Marie Meade, Meritorious Service Award

Marie Meade

Marie Meade honored with Meritorious Service Award at UAA Commencement 2014. Photo courtesy of Marie Meade.

Marie Meade is a humanities scholar, language expert, educator and Yup'ik tradition bearer. In 1970 she was chosen by her community of Nunapicuaq to teach the village's first bilingual program for the Bureau of Indian Affairs. Though she grew up speaking Yup'ik, she learned how to read and write the language so she could teach village children. Later, while studying structure and grammar, she created teaching materials for the Yup'ik Language Workshop and helped develop bilingual programs in Alaska. Over the years, she has taught Yup'ik throughout Alaska as well as in Oregon. She has taught Yup'ik language and culture courses for UAA's Alaska Native Studies Program for more than a decade.

Marie has organized and curated cultural exhibits and served as a translator for international exhibits and publications. She has also authored and edited works that contribute to Yup'ik scholarship.

Her work as a translator and interviewer has included oral history projects, AT&T's language line, coaching and voiceovers for a Hollywood film, public service announcements and KYUK Radio reporting in Bethel.

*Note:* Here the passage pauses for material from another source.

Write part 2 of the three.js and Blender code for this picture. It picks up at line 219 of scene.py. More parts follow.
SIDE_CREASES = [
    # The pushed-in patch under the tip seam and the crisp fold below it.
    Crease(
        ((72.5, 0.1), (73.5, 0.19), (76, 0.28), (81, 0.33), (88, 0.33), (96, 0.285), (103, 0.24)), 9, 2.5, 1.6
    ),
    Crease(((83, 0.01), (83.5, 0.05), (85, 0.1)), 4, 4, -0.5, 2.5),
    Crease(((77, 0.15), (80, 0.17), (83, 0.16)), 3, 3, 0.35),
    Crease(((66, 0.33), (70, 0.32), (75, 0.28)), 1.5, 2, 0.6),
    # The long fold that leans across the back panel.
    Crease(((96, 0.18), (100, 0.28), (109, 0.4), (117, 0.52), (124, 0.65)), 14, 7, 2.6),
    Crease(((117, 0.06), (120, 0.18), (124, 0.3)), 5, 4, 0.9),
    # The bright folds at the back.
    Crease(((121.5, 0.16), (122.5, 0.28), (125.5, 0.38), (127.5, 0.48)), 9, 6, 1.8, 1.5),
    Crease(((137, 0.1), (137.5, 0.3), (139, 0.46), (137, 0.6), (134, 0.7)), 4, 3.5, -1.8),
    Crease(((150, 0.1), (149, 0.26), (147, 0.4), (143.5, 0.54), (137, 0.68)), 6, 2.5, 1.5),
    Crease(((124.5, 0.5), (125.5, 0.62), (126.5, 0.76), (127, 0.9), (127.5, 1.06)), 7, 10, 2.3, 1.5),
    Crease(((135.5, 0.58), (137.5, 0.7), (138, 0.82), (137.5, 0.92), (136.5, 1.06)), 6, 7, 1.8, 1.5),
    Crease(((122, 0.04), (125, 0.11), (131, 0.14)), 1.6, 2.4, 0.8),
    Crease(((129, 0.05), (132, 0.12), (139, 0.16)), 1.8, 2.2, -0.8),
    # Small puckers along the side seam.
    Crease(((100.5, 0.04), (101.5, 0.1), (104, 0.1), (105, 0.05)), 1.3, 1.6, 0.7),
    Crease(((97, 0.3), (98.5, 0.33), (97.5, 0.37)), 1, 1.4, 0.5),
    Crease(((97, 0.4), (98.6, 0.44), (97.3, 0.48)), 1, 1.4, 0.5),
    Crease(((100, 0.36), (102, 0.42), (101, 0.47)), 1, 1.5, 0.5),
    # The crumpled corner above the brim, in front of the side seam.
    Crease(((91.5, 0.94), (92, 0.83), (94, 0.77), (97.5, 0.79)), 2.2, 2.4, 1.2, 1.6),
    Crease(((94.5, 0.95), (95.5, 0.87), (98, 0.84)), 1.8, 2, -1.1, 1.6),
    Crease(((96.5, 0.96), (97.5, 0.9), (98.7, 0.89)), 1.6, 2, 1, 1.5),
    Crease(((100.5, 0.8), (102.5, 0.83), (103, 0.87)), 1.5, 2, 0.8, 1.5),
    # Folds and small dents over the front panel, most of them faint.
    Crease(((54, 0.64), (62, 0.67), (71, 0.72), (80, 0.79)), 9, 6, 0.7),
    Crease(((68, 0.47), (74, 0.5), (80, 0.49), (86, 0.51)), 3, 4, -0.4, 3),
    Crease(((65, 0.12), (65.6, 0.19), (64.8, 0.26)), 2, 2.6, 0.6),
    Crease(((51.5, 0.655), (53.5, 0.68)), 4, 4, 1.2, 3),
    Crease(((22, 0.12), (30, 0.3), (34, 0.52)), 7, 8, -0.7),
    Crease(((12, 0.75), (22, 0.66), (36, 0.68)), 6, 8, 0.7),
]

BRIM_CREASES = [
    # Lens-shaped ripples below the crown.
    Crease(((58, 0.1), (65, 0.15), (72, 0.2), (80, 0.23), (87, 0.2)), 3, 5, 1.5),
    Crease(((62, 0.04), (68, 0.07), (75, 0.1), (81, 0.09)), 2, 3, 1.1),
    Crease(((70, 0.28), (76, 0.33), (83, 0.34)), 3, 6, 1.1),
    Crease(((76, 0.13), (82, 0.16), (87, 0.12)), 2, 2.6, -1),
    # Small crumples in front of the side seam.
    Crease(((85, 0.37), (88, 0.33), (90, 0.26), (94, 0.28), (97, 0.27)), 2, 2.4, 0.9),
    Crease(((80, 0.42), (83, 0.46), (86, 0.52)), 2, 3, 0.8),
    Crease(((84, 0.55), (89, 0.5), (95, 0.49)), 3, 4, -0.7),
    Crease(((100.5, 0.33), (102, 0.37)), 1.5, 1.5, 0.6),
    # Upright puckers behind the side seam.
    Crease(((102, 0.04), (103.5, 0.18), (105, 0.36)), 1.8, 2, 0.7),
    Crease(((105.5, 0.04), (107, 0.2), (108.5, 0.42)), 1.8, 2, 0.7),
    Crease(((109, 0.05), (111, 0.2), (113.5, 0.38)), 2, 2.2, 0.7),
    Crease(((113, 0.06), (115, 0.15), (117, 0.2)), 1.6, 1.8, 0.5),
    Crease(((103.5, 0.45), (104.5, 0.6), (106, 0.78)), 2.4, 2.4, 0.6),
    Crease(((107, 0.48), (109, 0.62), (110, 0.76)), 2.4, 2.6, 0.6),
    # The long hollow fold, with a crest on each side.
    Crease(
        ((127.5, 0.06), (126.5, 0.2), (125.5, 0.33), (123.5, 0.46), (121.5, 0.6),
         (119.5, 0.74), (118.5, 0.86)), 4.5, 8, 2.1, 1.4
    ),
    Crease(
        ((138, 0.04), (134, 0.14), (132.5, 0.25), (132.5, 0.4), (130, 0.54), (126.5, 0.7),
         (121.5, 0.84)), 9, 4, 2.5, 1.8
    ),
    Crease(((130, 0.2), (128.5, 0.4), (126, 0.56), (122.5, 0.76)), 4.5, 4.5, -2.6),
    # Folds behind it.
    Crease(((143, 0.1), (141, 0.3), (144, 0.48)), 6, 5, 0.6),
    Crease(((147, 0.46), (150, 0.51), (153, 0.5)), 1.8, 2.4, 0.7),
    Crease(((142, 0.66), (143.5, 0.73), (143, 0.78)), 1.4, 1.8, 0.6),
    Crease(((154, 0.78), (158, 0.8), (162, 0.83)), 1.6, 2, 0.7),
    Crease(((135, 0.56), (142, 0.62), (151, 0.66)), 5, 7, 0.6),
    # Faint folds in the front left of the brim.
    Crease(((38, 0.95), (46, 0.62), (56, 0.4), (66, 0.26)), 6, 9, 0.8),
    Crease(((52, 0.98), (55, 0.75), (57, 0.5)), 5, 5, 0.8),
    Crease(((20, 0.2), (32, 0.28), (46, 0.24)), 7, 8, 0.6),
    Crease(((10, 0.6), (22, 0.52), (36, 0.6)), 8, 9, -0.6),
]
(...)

Marie is a member of the International Council of Indigenous Grandmothers, which meets throughout the world to encourage the teaching of indigenous languages. She was part of the world-traveling Nunamta Yup'ik dance troupe and is teacher and mother to Pamyua, a singing group that has won a Native American Grammy Award.

As a person, a language expert, and an elder, her contributions to the humanities, to academia and to Yup'ik language and cultural education have been invaluable and irreplaceable.